• **Description of the task**: Give again, word for word, each line from the top of the listing through the line that holds "return cup_place() * unit + post".

** BEGIN Data provided **

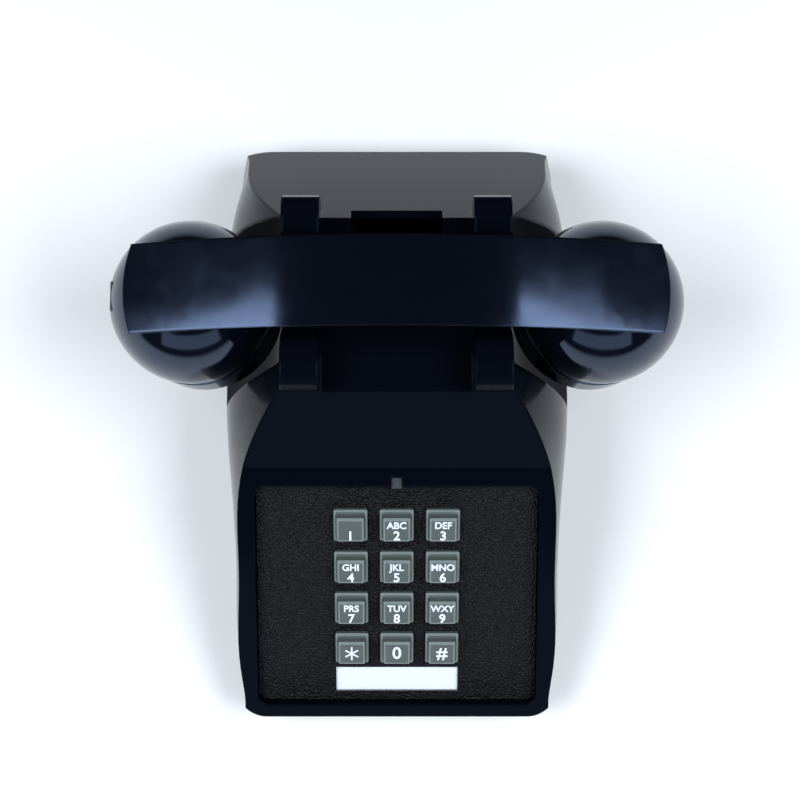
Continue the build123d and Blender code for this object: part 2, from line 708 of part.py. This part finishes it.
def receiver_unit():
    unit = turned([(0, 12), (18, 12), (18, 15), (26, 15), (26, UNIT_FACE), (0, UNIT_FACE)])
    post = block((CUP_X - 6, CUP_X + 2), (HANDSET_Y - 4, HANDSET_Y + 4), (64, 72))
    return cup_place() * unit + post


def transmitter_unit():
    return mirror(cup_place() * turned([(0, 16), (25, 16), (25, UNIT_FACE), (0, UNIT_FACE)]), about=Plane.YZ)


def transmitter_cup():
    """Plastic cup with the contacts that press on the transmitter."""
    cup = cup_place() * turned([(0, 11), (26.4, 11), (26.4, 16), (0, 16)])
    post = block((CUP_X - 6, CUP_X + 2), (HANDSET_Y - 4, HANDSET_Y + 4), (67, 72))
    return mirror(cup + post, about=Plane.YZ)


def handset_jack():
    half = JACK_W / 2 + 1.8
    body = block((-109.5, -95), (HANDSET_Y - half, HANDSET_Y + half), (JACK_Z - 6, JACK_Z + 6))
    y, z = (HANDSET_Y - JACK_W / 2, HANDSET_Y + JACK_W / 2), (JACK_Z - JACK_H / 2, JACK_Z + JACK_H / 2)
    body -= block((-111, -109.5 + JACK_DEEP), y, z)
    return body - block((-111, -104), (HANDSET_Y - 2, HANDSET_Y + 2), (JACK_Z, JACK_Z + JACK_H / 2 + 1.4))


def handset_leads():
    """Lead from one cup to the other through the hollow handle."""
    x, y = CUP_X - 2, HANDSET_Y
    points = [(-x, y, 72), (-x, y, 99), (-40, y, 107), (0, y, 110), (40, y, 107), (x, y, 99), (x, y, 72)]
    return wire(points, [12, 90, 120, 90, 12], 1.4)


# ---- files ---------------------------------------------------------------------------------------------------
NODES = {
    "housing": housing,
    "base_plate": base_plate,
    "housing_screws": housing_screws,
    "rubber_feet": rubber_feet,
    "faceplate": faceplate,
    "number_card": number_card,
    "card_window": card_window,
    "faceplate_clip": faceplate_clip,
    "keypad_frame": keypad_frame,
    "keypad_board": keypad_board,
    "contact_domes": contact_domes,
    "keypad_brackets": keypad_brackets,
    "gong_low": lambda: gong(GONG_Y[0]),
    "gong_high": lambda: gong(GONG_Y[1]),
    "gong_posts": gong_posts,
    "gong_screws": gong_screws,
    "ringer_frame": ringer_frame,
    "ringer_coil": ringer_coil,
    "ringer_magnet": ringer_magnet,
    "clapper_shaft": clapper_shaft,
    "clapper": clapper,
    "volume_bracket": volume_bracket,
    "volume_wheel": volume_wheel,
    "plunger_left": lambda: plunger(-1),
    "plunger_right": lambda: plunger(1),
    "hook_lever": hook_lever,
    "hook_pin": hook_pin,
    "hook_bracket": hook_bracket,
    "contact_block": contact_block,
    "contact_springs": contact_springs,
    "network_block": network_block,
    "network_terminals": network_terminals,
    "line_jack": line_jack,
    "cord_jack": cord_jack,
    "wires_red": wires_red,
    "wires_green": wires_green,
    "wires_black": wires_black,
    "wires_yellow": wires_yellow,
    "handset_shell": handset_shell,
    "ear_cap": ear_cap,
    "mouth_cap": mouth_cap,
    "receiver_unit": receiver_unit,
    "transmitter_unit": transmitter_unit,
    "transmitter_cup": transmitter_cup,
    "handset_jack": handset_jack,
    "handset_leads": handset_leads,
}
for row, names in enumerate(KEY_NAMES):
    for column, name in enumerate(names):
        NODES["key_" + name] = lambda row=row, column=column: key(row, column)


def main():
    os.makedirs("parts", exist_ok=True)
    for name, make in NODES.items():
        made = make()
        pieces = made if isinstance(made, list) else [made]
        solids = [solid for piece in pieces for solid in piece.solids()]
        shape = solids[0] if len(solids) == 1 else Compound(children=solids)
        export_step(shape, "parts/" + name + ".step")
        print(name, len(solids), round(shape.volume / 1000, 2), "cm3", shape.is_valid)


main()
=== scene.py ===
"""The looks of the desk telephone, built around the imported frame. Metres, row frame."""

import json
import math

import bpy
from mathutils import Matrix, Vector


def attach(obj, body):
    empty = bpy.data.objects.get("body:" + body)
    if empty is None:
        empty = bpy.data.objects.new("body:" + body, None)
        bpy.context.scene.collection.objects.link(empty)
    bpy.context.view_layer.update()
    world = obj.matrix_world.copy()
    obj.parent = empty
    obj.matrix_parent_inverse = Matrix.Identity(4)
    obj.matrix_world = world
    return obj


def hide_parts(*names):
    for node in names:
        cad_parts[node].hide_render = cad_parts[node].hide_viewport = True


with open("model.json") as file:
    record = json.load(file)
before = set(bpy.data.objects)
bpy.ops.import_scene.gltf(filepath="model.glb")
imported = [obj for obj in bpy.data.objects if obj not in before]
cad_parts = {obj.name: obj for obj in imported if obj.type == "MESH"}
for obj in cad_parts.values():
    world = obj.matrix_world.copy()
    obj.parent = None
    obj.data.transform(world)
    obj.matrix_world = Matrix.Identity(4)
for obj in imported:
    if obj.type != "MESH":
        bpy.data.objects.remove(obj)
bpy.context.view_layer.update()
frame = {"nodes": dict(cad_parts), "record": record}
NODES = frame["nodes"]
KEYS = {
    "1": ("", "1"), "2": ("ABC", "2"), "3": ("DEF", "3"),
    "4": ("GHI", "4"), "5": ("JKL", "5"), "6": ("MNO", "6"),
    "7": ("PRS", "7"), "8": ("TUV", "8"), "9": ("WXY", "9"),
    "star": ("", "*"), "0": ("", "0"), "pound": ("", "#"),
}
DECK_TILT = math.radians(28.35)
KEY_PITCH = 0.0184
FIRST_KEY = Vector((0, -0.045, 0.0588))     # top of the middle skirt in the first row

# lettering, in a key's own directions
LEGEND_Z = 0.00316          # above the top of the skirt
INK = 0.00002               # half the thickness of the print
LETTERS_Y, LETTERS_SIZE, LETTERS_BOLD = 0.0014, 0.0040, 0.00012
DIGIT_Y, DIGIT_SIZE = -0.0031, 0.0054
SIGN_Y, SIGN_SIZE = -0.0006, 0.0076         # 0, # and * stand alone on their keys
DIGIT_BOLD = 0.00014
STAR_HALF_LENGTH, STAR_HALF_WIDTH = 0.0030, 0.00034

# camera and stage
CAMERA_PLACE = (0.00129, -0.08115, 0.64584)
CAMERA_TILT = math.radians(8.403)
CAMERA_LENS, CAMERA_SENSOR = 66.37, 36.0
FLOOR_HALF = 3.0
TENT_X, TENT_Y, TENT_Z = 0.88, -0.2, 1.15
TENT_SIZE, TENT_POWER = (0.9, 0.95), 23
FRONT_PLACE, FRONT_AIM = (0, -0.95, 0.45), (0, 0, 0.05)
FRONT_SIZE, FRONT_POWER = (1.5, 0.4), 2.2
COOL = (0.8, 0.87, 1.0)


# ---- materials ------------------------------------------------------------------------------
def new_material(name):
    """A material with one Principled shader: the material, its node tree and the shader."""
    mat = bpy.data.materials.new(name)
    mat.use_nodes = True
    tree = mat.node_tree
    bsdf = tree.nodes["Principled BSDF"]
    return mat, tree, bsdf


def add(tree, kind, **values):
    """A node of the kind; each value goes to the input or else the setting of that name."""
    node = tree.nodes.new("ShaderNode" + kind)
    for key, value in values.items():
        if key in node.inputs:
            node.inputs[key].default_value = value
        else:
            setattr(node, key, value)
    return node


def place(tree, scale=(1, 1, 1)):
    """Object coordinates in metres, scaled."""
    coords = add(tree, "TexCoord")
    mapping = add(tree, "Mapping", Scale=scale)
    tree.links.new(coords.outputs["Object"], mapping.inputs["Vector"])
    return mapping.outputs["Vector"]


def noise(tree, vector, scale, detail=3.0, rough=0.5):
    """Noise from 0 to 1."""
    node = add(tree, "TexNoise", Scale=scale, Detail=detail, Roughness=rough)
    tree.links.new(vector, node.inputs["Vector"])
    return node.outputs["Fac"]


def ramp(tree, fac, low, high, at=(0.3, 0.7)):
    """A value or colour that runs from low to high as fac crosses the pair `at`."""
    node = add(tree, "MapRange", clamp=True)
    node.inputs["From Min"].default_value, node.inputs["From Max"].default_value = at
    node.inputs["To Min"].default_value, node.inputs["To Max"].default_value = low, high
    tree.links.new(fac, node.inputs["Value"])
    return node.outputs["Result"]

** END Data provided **

• **Correct response**:
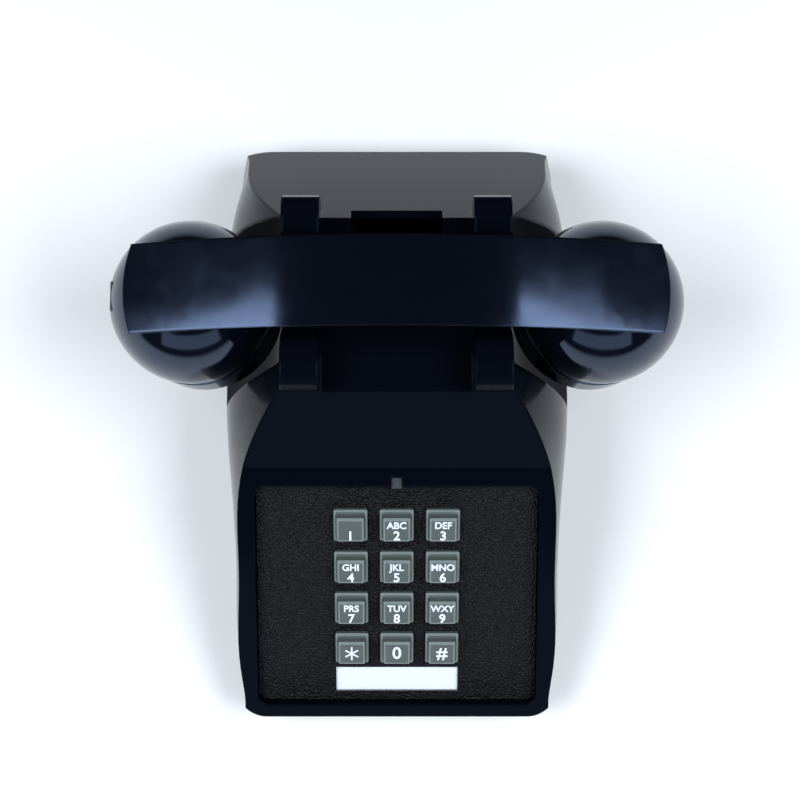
Continue the build123d and Blender code for this object: part 2, from line 708 of part.py. This part finishes it.
def receiver_unit():
    unit = turned([(0, 12), (18, 12), (18, 15), (26, 15), (26, UNIT_FACE), (0, UNIT_FACE)])
    post = block((CUP_X - 6, CUP_X + 2), (HANDSET_Y - 4, HANDSET_Y + 4), (64, 72))
    return cup_place() * unit + post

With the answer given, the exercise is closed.